Call for papers – Indigenous People: Emerging from Adversity and Pursuing their Dreams
Call for Papers
Indigenous People: Emerging from Adversity and Pursuing their Dreams
Handbook on Indigenous People at Work
Editors: Dianna L. Stone, University of New Mexico, and Brian Murray, University at Dallas
Diannastone2015@gmail.com and bmurray@udallas.edu
Indigenous people face extraordinary challenges in work organizations including exclusion, discrimination, harassment, incivilities, and workplace violence (Ducharme, in press; Stone et al., in press). In addition, they typically have high unemployment rates which leads to poverty, housing and food insecurity, and high rates of illness and health problems.
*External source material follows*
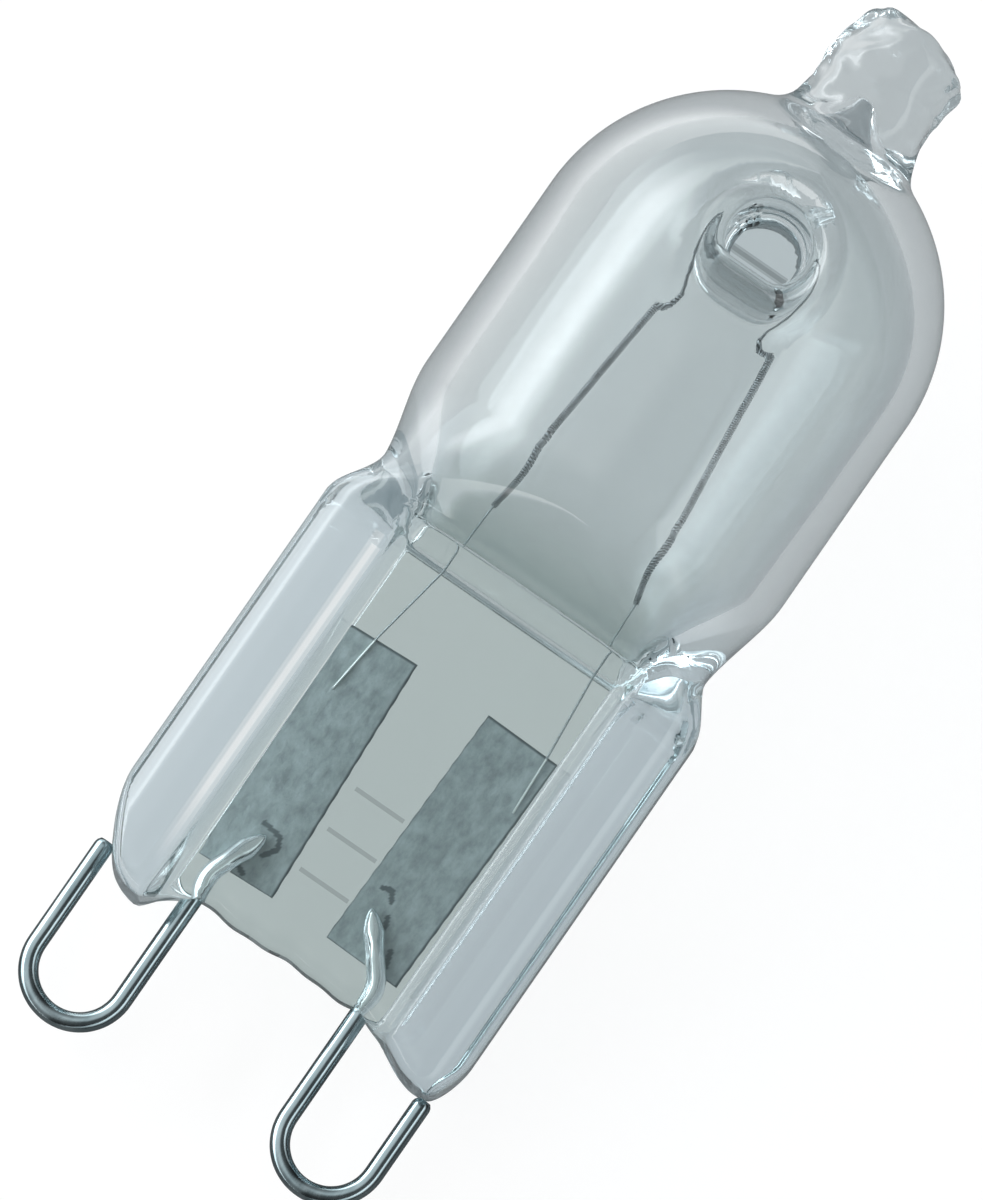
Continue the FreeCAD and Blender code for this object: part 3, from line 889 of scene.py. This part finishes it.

Many indigenous people are also invisible in societies, and some people have noted that they have never met an indigenous person. Despite these challenges, they have demonstrated remarkable resilience in supporting one another and crafting opportunities to improve their work and life circumstances (Vazques-Maguirre, 2020). To date, there has been relatively little research on indigenous people at work (e.g., Black & Kennedy, in press; Dabdoub et al., 2021; Murry et al., in press) and very few scholarly books have been published on the topic (e.g., Littlefield & Knack, 1996; Stone, Lukaszewski & Murray, in press; Whalen, 2018). As a result, organizations do not have the research evidence needed to effectively attract, motivate, and retain indigenous workers, to significantly improve their work situations, or to leverage their distinctive indigeneity to positively impact organizational creativity, adaptability, or competitiveness.